--- Start ---
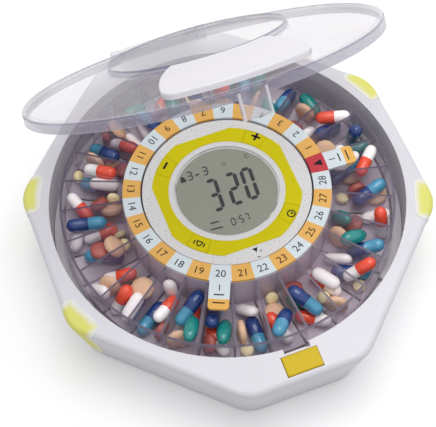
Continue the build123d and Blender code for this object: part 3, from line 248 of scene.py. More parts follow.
# %% Floor, world and lamp
FLOOR_HALF = 3.0
WORLD_LIGHT = 0.44
WORLD_TINT = "#FAFAFF"
FLOOR_COLOUR = "#E1E1E1"
FLOOR_GLOW = 0.32            # near the device
FAR_GLOW = 0.8               # beyond the softbox's reach
GLOW_START = 0.25            # metres from the device to where the glow begins to rise
GLOW_END = 1.2
SOFTBOX_PLACE = (0.20, 0.12, 1.40)
SOFTBOX_SIZE = 1.1
SOFTBOX_POWER = 13.5


def is_seen(tree):
    """1 for rays from the camera, a reflection or a clear skin, and 0 for those that give light."""
    ray = add(tree, "ShaderNodeLightPath").outputs
    seen = maths(tree, "ADD", ray["Is Camera Ray"], ray["Is Glossy Ray"])
    return maths(tree, "ADD", seen, ray["Is Transmission Ray"], use_clamp=True)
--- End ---
Starting at the top of the data above, repeat every line exactly until the line containing "SOFTBOX_POWER = 13.5" has been given, then stop.

● SOLVED EXERCISE:
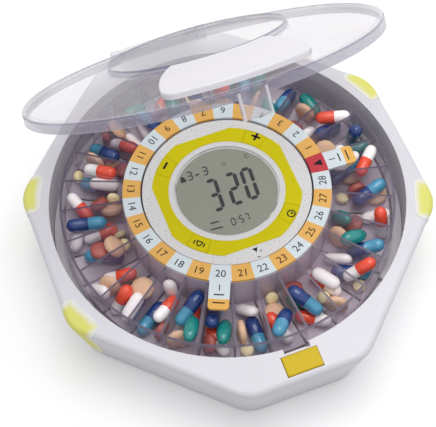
Continue the build123d and Blender code for this object: part 3, from line 248 of scene.py. More parts follow.
# %% Floor, world and lamp
FLOOR_HALF = 3.0
WORLD_LIGHT = 0.44
WORLD_TINT = "#FAFAFF"
FLOOR_COLOUR = "#E1E1E1"
FLOOR_GLOW = 0.32            # near the device
FAR_GLOW = 0.8               # beyond the softbox's reach
GLOW_START = 0.25            # metres from the device to where the glow begins to rise
GLOW_END = 1.2
SOFTBOX_PLACE = (0.20, 0.12, 1.40)
SOFTBOX_SIZE = 1.1
SOFTBOX_POWER = 13.5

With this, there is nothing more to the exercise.